◆ Data records
☆ ☆ ☆ ☆ ☆ ☆ ☆
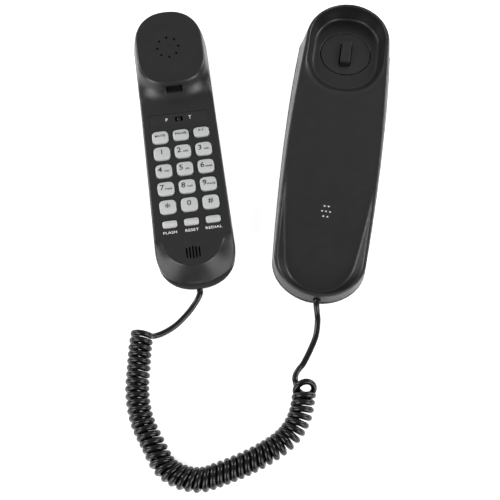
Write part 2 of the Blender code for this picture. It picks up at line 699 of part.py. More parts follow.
def handset_contents(parent):
    """Boards, capsules, weight, screws and the cord relief inside the handset."""
    board_height = KEYPAD_BOARD_TOP - BOARD_THICK / 2
    board = box((*KEYPAD_BOARD_SIZE, BOARD_THICK), (0, 8 * MM, board_height))
    finish("keypad_board", board, BOARD_GREEN, 0.5, parent=parent)
    mat_top = KEY_FLANGE_BOTTOM - KEY_TRAVEL - GAP
    mat = box(MAT_SIZE, (0, 0, mat_top - MAT_SIZE.z / 2))
    finish("keypad_mat", mat, (0.5, 0.5, 0.52), 0.8, parent=parent)
    body = box((11 * MM, 7 * MM, 3.2 * MM), (0, LABEL_CENTRE.y, KNOB_BOTTOM - 2.1 * MM))
    finish("mode_switch_body", body, SWITCH_BLACK, 0.5, parent=parent)
    plate = box(LABEL_SIZE, LABEL_CENTRE)
    plate = finish("switch_label_plate", plate, SATIN_BLACK, 0.3, parent=parent)
    combine(plate, knob_slot())
    earpiece(parent)
    microphone(parent)
    weight = box((30 * MM, 44 * MM, 6.0 * MM), (0, 4 * MM, 5.6 * MM))
    finish("ballast_weight", weight, (0.35, 0.35, 0.36), 0.5, 0.9, parent)
    for label, y in zip(("ear", "mouth"), HANDSET_SCREWS_Y):
        heights = (1.6 * MM, 2.9 * MM, 12.6 * MM)
        case_screw("handset_screw_" + label, y, heights, HANDSET_SCREW_HEAD, parent)
    cord_relief("handset_cord_relief", HANDSET_CORD, HANDSET_CORD_BORE - GAP, parent)


def earpiece(parent):
    """Receiver capsule under the tilted cap."""
    spot = Matrix.Translation((0, EAR_CENTRE_Y, cap_height(EAR_CENTRE_Y)))
    profile = ((12 * MM, -8.5 * MM), (13.5 * MM, -8.0 * MM), (13.5 * MM, -3.2 * MM), (12 * MM, -2.8 * MM))
    capsule = turned(profile, spot @ Matrix.Rotation(CAP_TILT, 4, "X"))
    return finish("earpiece_capsule", capsule, (0.5, 0.5, 0.52), 0.4, 0.7, parent)


def microphone(parent):
    """Capsule in a rubber boot behind the five slots."""
    capsule = turned(((MIC_RADIUS, 13.6 * MM), (MIC_RADIUS, 18.6 * MM)), upright(MIC_Y), 24)
    finish("microphone_capsule", capsule, STEEL, 0.4, 0.8, parent)
    outside = MIC_RADIUS + 2.2 * MM
    boot = turned(((outside, 12.0 * MM), (outside, 19.4 * MM)), upright(MIC_Y), 24)
    boot = finish("microphone_boot", boot, DEEP_BLACK, 0.8, parent=parent)
    inside = MIC_RADIUS + GAP
    combine(boot, turned(((inside, 13.3 * MM), (inside, 22 * MM)), upright(MIC_Y), 24))
    return boot


# ---------------------------------------------------------------- cord

HANDSET_LEAD_ROUTE = ((-46.6, -111.9, 4.7), (-46.5, -113.1, 4.6), (-47.2, -115.7, 3.2), (-49.2, -118.7, 2.2),
                      (-54.0, -125.7, 2.0), (-63.2, -134.5, 2.0), (-70.5, -139.7, 2.3), (-76.4, -142.9, 3.2))
COIL_ROUTE = ((-85.0, -141.9, 7.5), (-85.8, -151.0, 7.5), (-86.1, -166.1, 7.5), (-86.0, -181.9, 7.5),
              (-82.2, -199.1, 7.5), (-74.0, -215.1, 7.5), (-66.2, -227.9, 7.5), (-57.0, -234.1, 7.5),
              (-48.0, -237.1, 7.5), (-40.5, -237.1, 7.5), (-33.0, -234.5, 7.5), (-17.2, -228.1, 7.5),
              (-0.6, -219.8, 7.5), (12.3, -210.5, 7.5), (20.2, -198.3, 7.5), (23.6, -183.1, 7.5),
              (25.4, -175.7, 7.5))
CRADLE_LEAD_ROUTE = ((16.2, -175.5, 3.4), (18.9, -171.3, 2.3), (23.9, -162.4, 2.0), (29.4, -151.7, 2.0),
                     (33.4, -142.1, 2.0), (35.0, -132.2, 2.0), (34.2, -126.5, 2.9), (33.8, -123.1, 5.2),
                     (34.0, -121.2, 6.3), (34.2, -120.0, 6.4))


def smooth_route(points, spacing):
    """Points about one spacing apart on a smooth curve through the route."""
    route = [Vector(point) * MM for point in points]
    ends = [2 * route[0] - route[1], *route, 2 * route[-1] - route[-2]]
    curve = []
    for index in range(1, len(ends) - 2):
        before, start, stop, after = ends[index - 1:index + 3]
        steps = max(1, round((stop - start).length / spacing))
        for step in range(steps):
            t = step / steps
            bend = (2 * before - 5 * start + 4 * stop - after) * t * t
            twist = (3 * start - before - 3 * stop + after) * t ** 3
            curve.append(0.5 * (2 * start + (stop - before) * t + bend + twist))
    curve.append(route[-1])
    return curve


def tube(name, points, radius, resolution):
    """Round cord or coil envelope as a bevelled curve with filled ends."""
    curve = bpy.data.curves.new(name, "CURVE")
    curve.dimensions = "3D"
    curve.bevel_depth = radius
    curve.bevel_resolution = resolution
    curve.use_fill_caps = True
    curve.twist_mode = "MINIMUM"
    spline = curve.splines.new("POLY")
    spline.points.add(len(points) - 1)
    for target, point in zip(spline.points, points):
        target.co = (*point, 1.0)
    item = bpy.data.objects.new(name, curve)
    bpy.context.scene.collection.objects.link(item)
    curve.materials.append(make_material(name, DEEP_BLACK, 0.28))
    return item


def cord():
    tube("cord_handset_lead", smooth_route(HANDSET_LEAD_ROUTE, 4.5 * MM), CORD_RADIUS, 2)
    tube("cord_coil", smooth_route(COIL_ROUTE, 12 * MM), COIL_RADIUS, 4)
    tube("cord_base_lead", smooth_route(CRADLE_LEAD_ROUTE, 4.5 * MM), CORD_RADIUS, 2)


# ---------------------------------------------------------------- assembly

def frame_empty(name, origin, lean):
    empty = bpy.data.objects.new(name, None)
    bpy.context.scene.collection.objects.link(empty)
    empty.location = origin
    empty.rotation_euler = (0, 0, lean)
    return empty


def main():
    clear_scene()
    cradle = frame_empty("cradle_frame", CRADLE_ORIGIN, CRADLE_LEAN)
    base_top_cover(cradle)
    base_back_plate(cradle)
    hook_disc(cradle)
    hook_plunger(cradle)
    hook_spring(cradle)
    cradle_contents(cradle)
    handset = frame_empty("handset_frame", HANDSET_ORIGIN, HANDSET_LEAN)
    handset_front_cover(handset)
    handset_back_cover(handset)
    handset_contents(handset)
    for name, x, y, size in key_layout():
        key(name, x, y, size, handset)
    mode_switch_knob(handset)
    cord()


main()
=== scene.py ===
"""Slim corded wall telephone: smooth shells, printed keys and a wound cord over the CAD frame.

Shells are modelled as distance fields in millimetres, in the frame of their own half of the
telephone, then meshed and placed where the CAD nodes say that the half lies.
"""
import json
import math

import bmesh
import bpy
import numpy as np
from mathutils import Matrix, Vector
from mathutils.bvhtree import BVHTree

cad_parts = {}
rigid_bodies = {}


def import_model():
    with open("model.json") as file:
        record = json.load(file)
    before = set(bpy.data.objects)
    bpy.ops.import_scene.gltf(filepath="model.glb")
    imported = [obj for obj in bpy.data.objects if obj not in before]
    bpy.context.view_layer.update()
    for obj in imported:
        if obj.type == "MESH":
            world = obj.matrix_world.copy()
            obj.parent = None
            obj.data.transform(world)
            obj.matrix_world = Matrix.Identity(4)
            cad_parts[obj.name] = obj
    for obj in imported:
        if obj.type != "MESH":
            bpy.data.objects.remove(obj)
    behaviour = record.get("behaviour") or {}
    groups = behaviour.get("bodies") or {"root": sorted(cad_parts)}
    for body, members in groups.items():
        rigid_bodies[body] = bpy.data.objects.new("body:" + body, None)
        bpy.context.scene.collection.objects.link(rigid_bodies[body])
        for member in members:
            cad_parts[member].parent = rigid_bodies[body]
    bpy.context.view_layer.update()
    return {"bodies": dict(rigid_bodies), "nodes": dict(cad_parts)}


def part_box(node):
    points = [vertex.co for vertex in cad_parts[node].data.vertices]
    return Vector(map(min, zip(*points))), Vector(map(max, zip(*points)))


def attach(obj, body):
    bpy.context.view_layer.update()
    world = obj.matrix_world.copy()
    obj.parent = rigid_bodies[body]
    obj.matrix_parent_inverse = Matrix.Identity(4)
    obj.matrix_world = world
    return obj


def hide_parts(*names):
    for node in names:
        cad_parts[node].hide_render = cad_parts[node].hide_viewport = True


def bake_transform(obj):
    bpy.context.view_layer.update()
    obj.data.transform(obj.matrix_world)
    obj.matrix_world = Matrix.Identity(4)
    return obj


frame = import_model()
NODES = frame["nodes"]
MM = 0.001


# ---------------------------------------------------------------- where the two halves lie

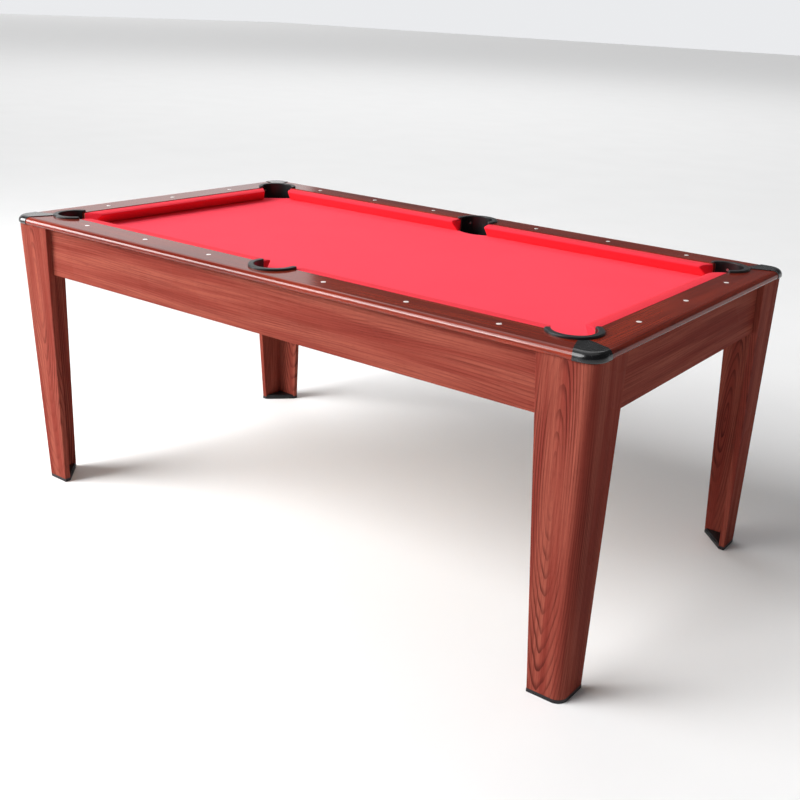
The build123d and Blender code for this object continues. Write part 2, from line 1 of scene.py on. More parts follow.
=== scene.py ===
import math

import bpy
from mathutils import Matrix, Vector


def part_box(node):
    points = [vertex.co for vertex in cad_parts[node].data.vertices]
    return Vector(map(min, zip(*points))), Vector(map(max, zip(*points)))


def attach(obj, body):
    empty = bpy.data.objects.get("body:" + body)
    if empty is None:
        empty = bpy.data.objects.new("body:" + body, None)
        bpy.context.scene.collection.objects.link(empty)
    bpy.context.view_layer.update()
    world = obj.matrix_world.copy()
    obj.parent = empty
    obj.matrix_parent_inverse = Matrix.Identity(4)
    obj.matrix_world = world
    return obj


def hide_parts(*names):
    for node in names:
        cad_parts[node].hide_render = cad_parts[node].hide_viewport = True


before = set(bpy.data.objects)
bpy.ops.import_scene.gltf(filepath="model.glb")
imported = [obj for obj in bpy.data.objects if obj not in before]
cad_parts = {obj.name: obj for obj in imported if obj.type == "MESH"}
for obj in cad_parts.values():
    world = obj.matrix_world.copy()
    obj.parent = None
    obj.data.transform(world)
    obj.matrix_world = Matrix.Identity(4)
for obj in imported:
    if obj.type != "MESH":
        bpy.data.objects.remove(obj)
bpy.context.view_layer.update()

NAMES = sorted(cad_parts)
MM = 0.001


# ---------------------------------------------------------------- node helpers


def tone(r, g, b):
    """A colour given as 0-255 display values, as linear RGBA."""
    linear = []
    for value in (r, g, b):
        c = value / 255.0
        linear.append(c / 12.92 if c <= 0.04045 else ((c + 0.055) / 1.055) ** 2.4)
    return (*linear, 1.0)


class Graph:
    """A material's node tree, with short calls that add nodes and return sockets."""

    def __init__(self, name):
        self.material = bpy.data.materials.new(name)
        self.material.use_nodes = True
        self.tree = self.material.node_tree
        self.tree.nodes.clear()
        self.coords = self.node("TexCoord").outputs

    def node(self, kind, inputs=None, **settings):
        made = self.tree.nodes.new("ShaderNode" + kind)
        for key, value in settings.items():
            setattr(made, key, value)
        for key, value in (inputs or {}).items():
            if isinstance(value, bpy.types.NodeSocket):
                self.tree.links.new(value, made.inputs[key])
            else:
                made.inputs[key].default_value = value
        return made

    def math(self, operation, a, b=0.0, c=0.0):
        return self.node("Math", {0: a, 1: b, 2: c}, operation=operation).outputs[0]

    def dot(self, vector, weights):
        made = self.node("VectorMath", {0: vector, 1: weights}, operation="DOT_PRODUCT")
        return made.outputs["Value"]

    def vector(self, x, y, z=0.0):
        return self.node("CombineXYZ", {0: x, 1: y, 2: z}).outputs[0]

    def noise(self, vector, scale=1.0, detail=2.0, roughness=0.5):
        inputs = {"Vector": vector, "Scale": scale, "Detail": detail, "Roughness": roughness}
        return self.node("TexNoise", inputs).outputs["Fac"]

    def grain(self, u, w, density, shift=0.0, **settings):
        """Noise on a flat (u, w), with density as its scales along the two."""
        across = self.math("MULTIPLY", u, density[0])
        along = self.math("MULTIPLY", w, density[1])
        return self.noise(self.vector(across, along, shift), **settings)

    def step(self, value, low, high, to_low=0.0, to_high=1.0):
        inputs = {"Value": value, "From Min": low, "From Max": high, "To Min": to_low, "To Max": to_high}
        return self.node("MapRange", inputs, interpolation_type="SMOOTHSTEP").outputs["Result"]

    def mix(self, factor, a, b):
        return self.node("Mix", {0: factor, 6: a, 7: b}, data_type="RGBA").outputs[2]

    def bump(self, height, distance, strength=1.0):
        inputs = {"Height": height, "Distance": distance, "Strength": strength}
        return self.node("Bump", inputs).outputs["Normal"]

    def finish(self, **inputs):
        """Close the tree with a Principled shader; Base_Color stands for the input Base Color."""
        named = {key.replace("_", " "): value for key, value in inputs.items()}
        shader = self.node("BsdfPrincipled", named)
        self.node("OutputMaterial", {"Surface": shader.outputs[0]})
        return self.material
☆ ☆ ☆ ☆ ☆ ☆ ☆
◆ Direction
Quote the listing above from its first line to the line with "- GAP, parent)", inclusive, and add nothing.

◆ Exercise solution
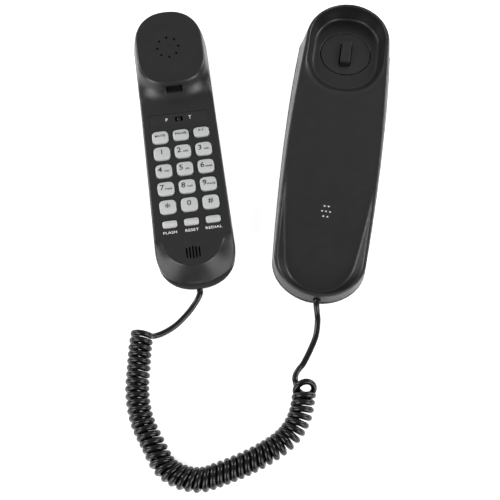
Write part 2 of the Blender code for this picture. It picks up at line 699 of part.py. More parts follow.
def handset_contents(parent):
    """Boards, capsules, weight, screws and the cord relief inside the handset."""
    board_height = KEYPAD_BOARD_TOP - BOARD_THICK / 2
    board = box((*KEYPAD_BOARD_SIZE, BOARD_THICK), (0, 8 * MM, board_height))
    finish("keypad_board", board, BOARD_GREEN, 0.5, parent=parent)
    mat_top = KEY_FLANGE_BOTTOM - KEY_TRAVEL - GAP
    mat = box(MAT_SIZE, (0, 0, mat_top - MAT_SIZE.z / 2))
    finish("keypad_mat", mat, (0.5, 0.5, 0.52), 0.8, parent=parent)
    body = box((11 * MM, 7 * MM, 3.2 * MM), (0, LABEL_CENTRE.y, KNOB_BOTTOM - 2.1 * MM))
    finish("mode_switch_body", body, SWITCH_BLACK, 0.5, parent=parent)
    plate = box(LABEL_SIZE, LABEL_CENTRE)
    plate = finish("switch_label_plate", plate, SATIN_BLACK, 0.3, parent=parent)
    combine(plate, knob_slot())
    earpiece(parent)
    microphone(parent)
    weight = box((30 * MM, 44 * MM, 6.0 * MM), (0, 4 * MM, 5.6 * MM))
    finish("ballast_weight", weight, (0.35, 0.35, 0.36), 0.5, 0.9, parent)
    for label, y in zip(("ear", "mouth"), HANDSET_SCREWS_Y):
        heights = (1.6 * MM, 2.9 * MM, 12.6 * MM)
        case_screw("handset_screw_" + label, y, heights, HANDSET_SCREW_HEAD, parent)
    cord_relief("handset_cord_relief", HANDSET_CORD, HANDSET_CORD_BORE - GAP, parent)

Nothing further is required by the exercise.